### EXERCISE DETAILS
Find the lines that hold "from". Report only how many there are.

** Begin GIVEN MATERIAL **

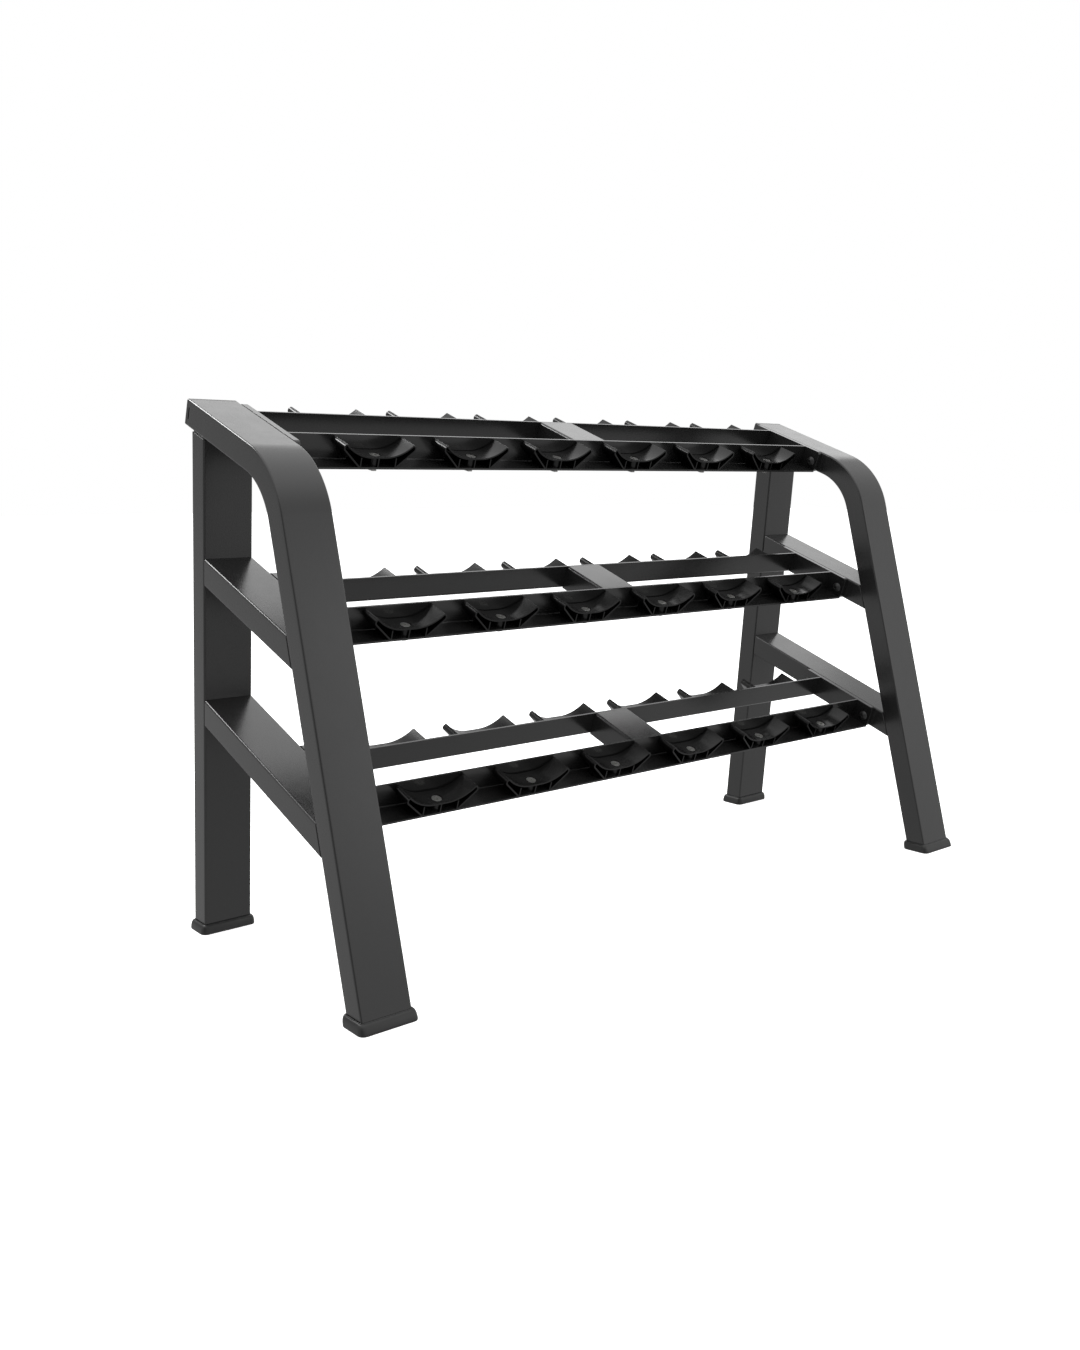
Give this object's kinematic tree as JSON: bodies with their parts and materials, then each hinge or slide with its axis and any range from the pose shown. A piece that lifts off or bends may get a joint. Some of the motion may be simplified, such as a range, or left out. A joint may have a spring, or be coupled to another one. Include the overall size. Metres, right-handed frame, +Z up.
{
  "type": "dumbbell rack",
  "caption": "Three-tier sloping dumbbell rack with moulded saddles on paired rails between two bent-tube side frames on rubber feet.",
  "frame": {"origin": "on the floor, under the middle of the rack's overall box", "axes": "+X along the rack (the long way), +Y towards the back, +Z up; the shelves slope down towards -Y, the side the dumbbells are taken from"},
  "size_m": [1.717, 0.67, 1.055],
  "materials": {
    "frame_paint": "satin dark grey powder coat",
    "shelf_paint": "satin dark grey powder coat",
    "cap_plastic": "moulded, fine grain",
    "saddle_plastic": "moulded, satin black",
    "foot_rubber": "matte black",
    "black_steel": "black oxide",
    "zinc_steel": "bright zinc"
  },
  "bodies": {
    "root": {"left_bent_tube": "frame_paint", "left_rear_post": "frame_paint", "left_mid_crossbar": "frame_paint", "left_low_crossbar": "frame_paint", "left_top_cap": "cap_plastic", "left_front_foot": "foot_rubber", "left_rear_foot": "foot_rubber", "left_end_plates": "shelf_paint", "right_bent_tube": "frame_paint", "right_rear_post": "frame_paint", "right_mid_crossbar": "frame_paint", "right_low_crossbar": "frame_paint", "right_top_cap": "cap_plastic", "right_front_foot": "foot_rubber", "right_rear_foot": "foot_rubber", "right_end_plates": "shelf_paint", "top_rails": "shelf_paint", "mid_rails": "shelf_paint", "low_rails": "shelf_paint", "centre_braces": "shelf_paint", "saddle_top_front_1": "saddle_plastic", "saddle_top_front_2": "saddle_plastic", "saddle_top_front_3": "saddle_plastic", "saddle_top_front_4": "saddle_plastic", "saddle_top_front_5": "saddle_plastic", "saddle_top_front_6": "saddle_plastic", "saddle_top_rear_1": "saddle_plastic", "saddle_top_rear_2": "saddle_plastic", "saddle_top_rear_3": "saddle_plastic", "saddle_top_rear_4": "saddle_plastic", "saddle_top_rear_5": "saddle_plastic", "saddle_top_rear_6": "saddle_plastic", "saddle_mid_front_1": "saddle_plastic", "saddle_mid_front_2": "saddle_plastic", "saddle_mid_front_3": "saddle_plastic", "saddle_mid_front_4": "saddle_plastic", "saddle_mid_front_5": "saddle_plastic", "saddle_mid_front_6": "saddle_plastic", "saddle_mid_rear_1": "saddle_plastic", "saddle_mid_rear_2": "saddle_plastic", "saddle_mid_rear_3": "saddle_plastic", "saddle_mid_rear_4": "saddle_plastic", "saddle_mid_rear_5": "saddle_plastic", "saddle_mid_rear_6": "saddle_plastic", "saddle_low_front_1": "saddle_plastic", "saddle_low_front_2": "saddle_plastic", "saddle_low_front_3": "saddle_plastic", "saddle_low_front_4": "saddle_plastic", "saddle_low_front_5": "saddle_plastic", "saddle_low_front_6": "saddle_plastic", "saddle_low_rear_1": "saddle_plastic", "saddle_low_rear_2": "saddle_plastic", "saddle_low_rear_3": "saddle_plastic", "saddle_low_rear_4": "saddle_plastic", "saddle_low_rear_5": "saddle_plastic", "saddle_low_rear_6": "saddle_plastic", "shelf_bolts": "black_steel", "shelf_nuts": "zinc_steel", "saddle_screws": "zinc_steel", "saddle_nuts": "zinc_steel"}
  },
  "joints": []
}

** End GIVEN MATERIAL **

### TASK OUTPUT
2